In Collier on Bankruptcy (7th ed., 1909), 718, it is said: “A claim for unliquidated damages, resulting from injury to the property of another, not connected with or growing out of any contractural relation, is not a provable *45debt in bankruptcy.” In support of this proposition, the author cites Brown v. Button Co. (U. S. C. App., 3d Circ.), 149 Fed. Repr. 48; 17 Am. Bankcy. Reps. 565. In the opinion of the court, by Archbadd, Dist. J., it is there said (p. 53): “The first of the two paragraphs into which it (sec. 63) is divided is given up to an enumeration of the debts which are entitled to be proved against the estate, among which is to be found everything in the way of a fixed obligation, or which, as being of a commercial character, a bankrupt could expect to be relieved from; and, complete in itself, it is not be to added to. The other paragraph plainly has to do with a mere matter of procedure; how unliquidated claims founded upon open account or contract, specified in the preceding paragraph, may be liquidated or settled. Nor can it properly be made to serve any other purpose. Argument may amplify this, but cannot make it clearer. And as so interpreted a claim for damages, such as the one before us, is not included among debts which are made provable.” It was further held that the effect of sec. 63 was not enlarged by the act of congress of February 5, 1903 (32 U. S. Stat. at Large, 797), amending sec. 17, which relates to debts not affected by a discharge. That section still continues to limit the effect of the discharge to the bankrupt’s “provable debts.”

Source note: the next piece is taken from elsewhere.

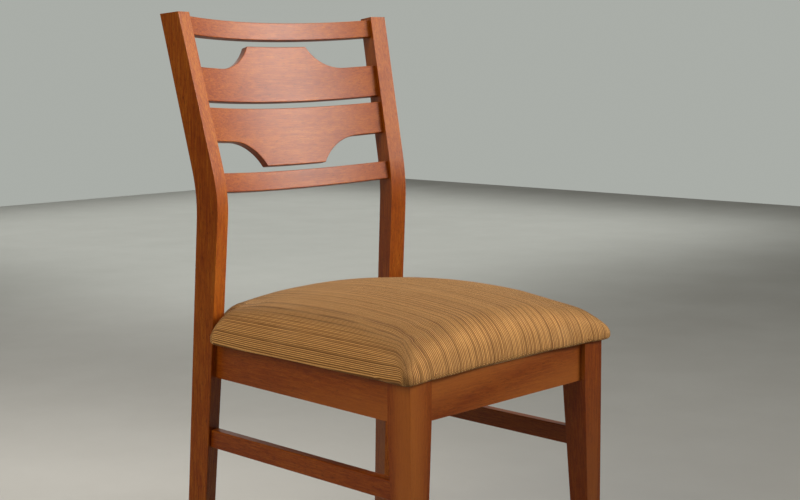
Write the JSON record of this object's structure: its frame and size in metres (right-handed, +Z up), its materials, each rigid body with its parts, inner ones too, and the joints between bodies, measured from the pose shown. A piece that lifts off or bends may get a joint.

In the opinion by Bradford, Dist. J., in In re United Button Co. (U. S. D. Ct., Dist. Del.), 140 Fed. Repr. 495; 15 Am. Bankcy. Reps. 390, which was affirmed in Brown v. Button Co., 149 Fed. Repr. 48, the effect of sec. 17 as amended is considered. It is there said (p. 501): “While it was the intention of congress in enacting sec. 17 to determine and declare the effect of a discharge in bankruptcy upon demands against the bankrupt provable against his estate, it reasonably may be assumed, in the absence of persuasive evidence to the contrary, that congress did not intend in and by that section to render so provable demands not possessing that nature or quality under other provisions of the act.” Judge Bradford *46concludes (p. 507): “I know of no principle or authority which would justify the court in holding provable a claim for unliquidated damages resulting from injury to the property of another, not reduced to judgment and unaccompanied and unconnected with any contractual or quasi-contractual liability. The alleged claim of the petitioners is of this description, and, not being of a provable nature, is not susceptible of liquidation under section 636.” See also Matter of New York Tunnel Co., 20 Am. Bankcy. Reps. 25. Under these authorities a claim for unliquidated damages founded upon tort is not provable in bankruptcy. The claim of plaintiff in the present case is of that nature, being for damages for a trespass; and is not founded upon a contract express or implied. It was therefore not provable in the bankruptcy proceedings.
The specifications of error are sustained. The judgment of the Superior Court is reversed, and the judgment of the court of common pleas of Armstrong county is reinstated and affirmed.